March 2022

Meet Toru Morishima, the FCCJ’s General Manager

Toru Morishima, photo by Julio Shiiki

Toru Morishima, the FCCJ’s new General Manager, wants the Club to be a place “where the news is made and people get together”.

Despite his impressive record of leadership in the global hospitality business, in a career spanning the wine trade and hotels, Morishima has a tough job on his hands, due to declining numbers of regular and associate members, not to mention the challenges presented by the Covid-19 pandemic.

While he faces the trickiest situation of any FCCJ general manager in recent memory, Morishima is hoping his background, which differs from that of his predecessors, will stand him in good stead.

After graduating from Southern New Hampshire University, NH, in 1995, majoring in the hospitality business, Morishima was hired by the Ritz-Carlton Hotel chain. His first assignment was in Kapalua Maui, Hawaii, where he recruited and managed new staff members, even though he had only just graduated.

Toru Morishima, photo by Julio Shiiki

In keeping with the practice by major hotel chains to relocate key staff every three years or so, he spent the next decade in management positions in Osaka, Las Vegas, Tokyo and Phulay Bay, a Ritz-Carlton resort in Krabi, Thailand.

His crisis management skills were tested in 2009 when Islamist terrorists attacked US-owned hotels in Jakarta. After the J.W. Marriott Hotel was bombed, the Ritz-Carlton Hotel was attacked by a suicide bomber while Morishima was on lobby duty. He was blown off his feet and thrown against a far wall. He survived, but 14 hotel guests and employees died.

While honing his knowledge of fine wine, Morishima linked up with MHD Moet Hennessy Diageo KK. in Japan, and in 2010 he established a relationship with the luxury cruise industry, selling operators such as Crystal Cruise 100 bottles of Veuve Clicquot per voyage. 

In April, 2011, Morishima delved further into the wine business, including seven years in sales and branding with the Kenzo Estate Winery, owned by the founder and chairman of Capcom Corporation.

Morishima’s global perspective may be rooted in his childhood.

Born in 1972 in Oslo, Toru spend some of his childhood in London and New York and Japan. While abroad, he attended local schools on weekdays and Japanese school at weekends, on top of having nightly private tuition in Japanese and mathematics.

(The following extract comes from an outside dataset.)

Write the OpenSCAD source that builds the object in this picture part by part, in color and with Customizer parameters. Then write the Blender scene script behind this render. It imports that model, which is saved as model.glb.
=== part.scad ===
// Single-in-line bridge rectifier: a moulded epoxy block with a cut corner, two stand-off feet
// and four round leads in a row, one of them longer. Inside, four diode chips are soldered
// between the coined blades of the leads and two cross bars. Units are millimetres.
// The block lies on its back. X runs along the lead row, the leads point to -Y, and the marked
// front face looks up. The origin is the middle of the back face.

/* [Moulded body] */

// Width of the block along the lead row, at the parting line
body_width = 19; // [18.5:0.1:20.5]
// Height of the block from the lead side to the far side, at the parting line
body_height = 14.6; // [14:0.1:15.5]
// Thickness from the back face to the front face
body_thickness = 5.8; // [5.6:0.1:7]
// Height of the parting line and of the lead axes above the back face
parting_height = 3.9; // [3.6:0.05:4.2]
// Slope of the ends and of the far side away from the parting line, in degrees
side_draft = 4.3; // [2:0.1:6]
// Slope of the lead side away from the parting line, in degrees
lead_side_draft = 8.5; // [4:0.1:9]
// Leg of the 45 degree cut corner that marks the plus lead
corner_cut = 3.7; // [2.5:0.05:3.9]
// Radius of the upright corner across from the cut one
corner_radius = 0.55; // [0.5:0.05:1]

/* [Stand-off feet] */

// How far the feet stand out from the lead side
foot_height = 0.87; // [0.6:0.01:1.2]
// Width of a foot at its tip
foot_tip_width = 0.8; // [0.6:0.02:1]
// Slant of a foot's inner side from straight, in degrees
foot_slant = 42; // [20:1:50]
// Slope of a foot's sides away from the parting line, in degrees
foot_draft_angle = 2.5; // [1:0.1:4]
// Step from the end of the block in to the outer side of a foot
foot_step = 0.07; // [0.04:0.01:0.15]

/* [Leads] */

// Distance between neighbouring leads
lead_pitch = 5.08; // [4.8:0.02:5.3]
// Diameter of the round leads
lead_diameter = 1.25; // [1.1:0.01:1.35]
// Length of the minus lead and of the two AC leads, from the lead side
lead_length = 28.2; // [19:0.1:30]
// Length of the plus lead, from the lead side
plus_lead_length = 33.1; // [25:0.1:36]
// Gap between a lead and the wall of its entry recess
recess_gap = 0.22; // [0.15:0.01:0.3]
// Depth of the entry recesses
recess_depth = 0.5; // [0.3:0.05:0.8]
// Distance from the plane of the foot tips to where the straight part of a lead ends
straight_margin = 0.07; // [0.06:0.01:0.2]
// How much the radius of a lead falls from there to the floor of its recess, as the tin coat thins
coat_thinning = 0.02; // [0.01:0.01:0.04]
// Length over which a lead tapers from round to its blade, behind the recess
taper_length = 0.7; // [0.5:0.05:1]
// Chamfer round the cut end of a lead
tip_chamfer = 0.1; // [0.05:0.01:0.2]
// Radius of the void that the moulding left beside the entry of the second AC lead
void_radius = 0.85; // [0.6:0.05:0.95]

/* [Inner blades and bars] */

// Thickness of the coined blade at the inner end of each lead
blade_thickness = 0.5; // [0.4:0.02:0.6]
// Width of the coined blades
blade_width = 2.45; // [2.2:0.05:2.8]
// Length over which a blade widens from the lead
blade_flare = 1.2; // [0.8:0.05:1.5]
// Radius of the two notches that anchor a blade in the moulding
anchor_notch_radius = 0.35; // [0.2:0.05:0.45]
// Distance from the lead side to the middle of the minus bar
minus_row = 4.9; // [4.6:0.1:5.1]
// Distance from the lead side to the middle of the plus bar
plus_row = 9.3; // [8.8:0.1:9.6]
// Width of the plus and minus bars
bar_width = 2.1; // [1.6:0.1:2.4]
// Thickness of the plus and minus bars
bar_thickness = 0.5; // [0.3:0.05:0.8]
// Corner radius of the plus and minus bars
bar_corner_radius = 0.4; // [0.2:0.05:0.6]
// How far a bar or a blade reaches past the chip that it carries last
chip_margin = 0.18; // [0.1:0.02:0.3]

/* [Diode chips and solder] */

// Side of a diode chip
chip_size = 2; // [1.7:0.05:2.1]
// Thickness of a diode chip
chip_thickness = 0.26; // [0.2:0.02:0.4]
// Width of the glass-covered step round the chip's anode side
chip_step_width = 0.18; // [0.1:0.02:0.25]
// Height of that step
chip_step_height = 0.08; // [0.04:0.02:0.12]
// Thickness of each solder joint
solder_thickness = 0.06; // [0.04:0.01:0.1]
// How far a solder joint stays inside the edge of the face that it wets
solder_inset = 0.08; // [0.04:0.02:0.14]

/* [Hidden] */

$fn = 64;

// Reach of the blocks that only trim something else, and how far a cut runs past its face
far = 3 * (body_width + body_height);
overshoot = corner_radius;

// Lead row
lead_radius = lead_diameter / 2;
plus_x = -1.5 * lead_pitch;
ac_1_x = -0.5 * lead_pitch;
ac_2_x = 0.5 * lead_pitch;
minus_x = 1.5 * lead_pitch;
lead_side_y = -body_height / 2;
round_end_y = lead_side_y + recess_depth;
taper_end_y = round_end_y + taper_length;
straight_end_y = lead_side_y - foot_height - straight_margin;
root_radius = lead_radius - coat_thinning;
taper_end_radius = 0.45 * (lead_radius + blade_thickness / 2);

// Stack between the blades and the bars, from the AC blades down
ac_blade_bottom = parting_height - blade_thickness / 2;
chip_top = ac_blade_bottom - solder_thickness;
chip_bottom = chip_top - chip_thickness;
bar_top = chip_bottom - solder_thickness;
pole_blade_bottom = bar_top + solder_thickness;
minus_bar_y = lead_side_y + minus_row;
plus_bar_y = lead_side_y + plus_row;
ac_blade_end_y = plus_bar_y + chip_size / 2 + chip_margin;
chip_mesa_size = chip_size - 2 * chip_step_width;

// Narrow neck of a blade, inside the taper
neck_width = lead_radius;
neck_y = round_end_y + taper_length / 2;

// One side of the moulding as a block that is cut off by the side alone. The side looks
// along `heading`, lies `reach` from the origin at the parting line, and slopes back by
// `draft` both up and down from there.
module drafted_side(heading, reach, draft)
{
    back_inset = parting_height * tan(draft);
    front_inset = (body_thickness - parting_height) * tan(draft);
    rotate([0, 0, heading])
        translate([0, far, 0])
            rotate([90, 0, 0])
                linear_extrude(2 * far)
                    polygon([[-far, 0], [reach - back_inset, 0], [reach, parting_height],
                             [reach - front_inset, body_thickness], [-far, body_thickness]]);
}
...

“This was not enough for my father,” he said. “He woke me up at 6 a.m. on Sunday and made me translate stories from Time magazine into Japanese and from The Yomiuri Shimbun into English.” Although he objected at the time, Morishima now feels grateful to his father, who was a representative of the shipping and navigation division of Nissho Iwai Trading Co. – now part of Sojitz Trading Co. – as the translation drills helped him reach and maintain fluency in both languages.

Toru Morishima, photo by Julio Shiiki

As a bilingual child in London, Morishima was given the rare opportunity to appear in the Puccini opera “Madame Butterfly” at the English National Opera House. The casting director then encouraged him to audition for a part as a kamikaze pilot in Steven Spielberg’s movie “Empire of the Sun”. But Spielberg’s loss was hospitality’s gain, as Morishima did not get the part.

Haruko Watanabe is president of HKW, a former Tokyo bureau chief of the Press Foundation of Asia, and chair of the FCCJ's Special Projects Committee.